Hangzhou is a tourist city with a large lake and historic villas where Mao Zedong, Chiang Kai-shek, and literary figures used to vacation. Wen, who is in his mid-30s, spent several years working in the import-export business before turning more or less full time to writing and civic action. Fifteen minutes into our ride, he told me that two black cars had been with us since the airport. They followed us for the next three days.

I hadn't noticed any surveillance in Beijing, and neither had my guide there--a scientist whose career had been derailed by his involvement in the protests at Tiananmen Square, violently suppressed by the government on June 4, 1989. Yet I'd visited one of China's most prominent dissidents, Ding Zilin, the mother of a teenager killed in the Tiananmen massacre.
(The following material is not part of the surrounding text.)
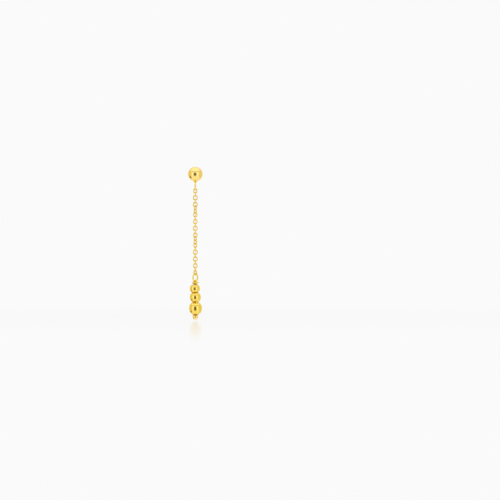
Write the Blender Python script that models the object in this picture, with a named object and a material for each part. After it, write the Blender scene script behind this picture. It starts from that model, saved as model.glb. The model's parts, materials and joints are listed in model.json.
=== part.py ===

Possibly someone watching her apartment, or that of another dissident I visited, the literary critic Liu Xiaobo, had seen me and alerted the authorities in Hangzhou. Before my trip, my friends and I had agreed that it was actually a good thing for the authorities to know the dissidents had supporters outside China. Now, seeing the black cars in the side-view mirror, I still believed that, but I couldn't help worrying.

Wen had planned to register my hotel room in his name so I wouldn't have to turn over my passport to the hotel, which reports information to security officials. We went through with this plan even though it didn't make sense any more. Over the next few days I met with a human rights lawyer, a journalist who had been fired for reporting on the demolition of an unauthorized church building, and a writer who publishes articles with titles like "Hu Jintao: Kneel Down Before Me" on overseas Chinese websites.

The dissidents in China walk a tightrope. The Communist party allows certain things, but draws the line at others. The dissidents I am writing about here communicate fairly easily with each other and with the outside world. When they are careful, there is a kind of modus vivendi with the authorities. But there are some things they know they cannot do without serious consequences.

The case of my guide in Beijing, the scientist Jiang Qisheng, is a good example. The party refuses to reverse the official position that the demonstrations of 1989, joined by protesters in cities throughout China, were the work of a "small handful" of counterrevolutionaries. To commemorate Tiananmen as a tragedy and question the official position is to challenge the party's legitimacy. In 1999, Jiang wrote an open letter encouraging Chinese people to remember and honor the victims of Tiananmen. Then he talked about it on Radio Free Asia, the U.S.-funded service that broadcasts into China in Mandarin. He was promptly arrested and sent to jail for four years. "What I did, what landed me in prison, was really quite simple," he wrote in the New York Review of Books after he was released in 2003. "I just said in public what my fellow citizens were saying" in those "nooks in China where ordinary people have determined that they can speak their minds without incurring disaster." The party cannot tolerate any call to the Chinese people on an issue as sensitive as Tiananmen; speaking directly to the nation on Radio Free Asia--as opposed to writing for a mainly American audience--crossed a line.

One problem is knowing where the line is. Another is deciding whether you are willing to cross it.